AIM OF THE EXERCISE
Repeat the material exactly, leaving nothing out.

RECORDS SHOWN
————————

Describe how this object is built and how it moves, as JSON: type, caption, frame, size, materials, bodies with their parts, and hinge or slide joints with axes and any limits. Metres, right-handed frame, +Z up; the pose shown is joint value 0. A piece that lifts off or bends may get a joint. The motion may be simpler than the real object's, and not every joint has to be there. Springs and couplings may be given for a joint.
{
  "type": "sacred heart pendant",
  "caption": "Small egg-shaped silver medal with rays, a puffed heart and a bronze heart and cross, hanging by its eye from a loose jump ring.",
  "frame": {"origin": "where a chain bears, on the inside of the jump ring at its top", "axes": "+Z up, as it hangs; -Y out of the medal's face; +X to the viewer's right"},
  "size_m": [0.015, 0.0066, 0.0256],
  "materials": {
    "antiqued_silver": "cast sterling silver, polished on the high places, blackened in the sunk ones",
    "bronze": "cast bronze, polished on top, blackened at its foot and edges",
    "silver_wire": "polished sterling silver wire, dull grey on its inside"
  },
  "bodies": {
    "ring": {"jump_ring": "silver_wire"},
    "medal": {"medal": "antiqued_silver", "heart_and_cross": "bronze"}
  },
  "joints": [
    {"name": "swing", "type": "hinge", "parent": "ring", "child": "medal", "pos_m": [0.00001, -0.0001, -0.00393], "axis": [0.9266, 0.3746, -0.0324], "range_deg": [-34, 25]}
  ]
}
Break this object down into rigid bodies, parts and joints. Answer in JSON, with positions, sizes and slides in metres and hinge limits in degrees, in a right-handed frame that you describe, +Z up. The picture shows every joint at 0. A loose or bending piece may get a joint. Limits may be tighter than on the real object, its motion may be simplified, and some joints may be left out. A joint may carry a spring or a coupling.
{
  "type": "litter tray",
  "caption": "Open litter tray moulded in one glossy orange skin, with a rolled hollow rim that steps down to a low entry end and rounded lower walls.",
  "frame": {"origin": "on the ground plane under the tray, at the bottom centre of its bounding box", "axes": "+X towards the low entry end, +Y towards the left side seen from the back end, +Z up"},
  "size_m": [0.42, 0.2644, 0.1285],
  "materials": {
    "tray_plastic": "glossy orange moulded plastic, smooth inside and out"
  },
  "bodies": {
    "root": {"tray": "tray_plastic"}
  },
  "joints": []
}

————————

EXPECTED ANSWER
Describe how this object is built and how it moves, as JSON: type, caption, frame, size, materials, bodies with their parts, and hinge or slide joints with axes and any limits. Metres, right-handed frame, +Z up; the pose shown is joint value 0. A piece that lifts off or bends may get a joint. The motion may be simpler than the real object's, and not every joint has to be there. Springs and couplings may be given for a joint.
{
  "type": "sacred heart pendant",
  "caption": "Small egg-shaped silver medal with rays, a puffed heart and a bronze heart and cross, hanging by its eye from a loose jump ring.",
  "frame": {"origin": "where a chain bears, on the inside of the jump ring at its top", "axes": "+Z up, as it hangs; -Y out of the medal's face; +X to the viewer's right"},
  "size_m": [0.015, 0.0066, 0.0256],
  "materials": {
    "antiqued_silver": "cast sterling silver, polished on the high places, blackened in the sunk ones",
    "bronze": "cast bronze, polished on top, blackened at its foot and edges",
    "silver_wire": "polished sterling silver wire, dull grey on its inside"
  },
  "bodies": {
    "ring": {"jump_ring": "silver_wire"},
    "medal": {"medal": "antiqued_silver", "heart_and_cross": "bronze"}
  },
  "joints": [
    {"name": "swing", "type": "hinge", "parent": "ring", "child": "medal", "pos_m": [0.00001, -0.0001, -0.00393], "axis": [0.9266, 0.3746, -0.0324], "range_deg": [-34, 25]}
  ]
}
Break this object down into rigid bodies, parts and joints. Answer in JSON, with positions, sizes and slides in metres and hinge limits in degrees, in a right-handed frame that you describe, +Z up. The picture shows every joint at 0. A loose or bending piece may get a joint. Limits may be tighter than on the real object, its motion may be simplified, and some joints may be left out. A joint may carry a spring or a coupling.
{
  "type": "litter tray",
  "caption": "Open litter tray moulded in one glossy orange skin, with a rolled hollow rim that steps down to a low entry end and rounded lower walls.",
  "frame": {"origin": "on the ground plane under the tray, at the bottom centre of its bounding box", "axes": "+X towards the low entry end, +Y towards the left side seen from the back end, +Z up"},
  "size_m": [0.42, 0.2644, 0.1285],
  "materials": {
    "tray_plastic": "glossy orange moulded plastic, smooth inside and out"
  },
  "bodies": {
    "root": {"tray": "tray_plastic"}
  },
  "joints": []
}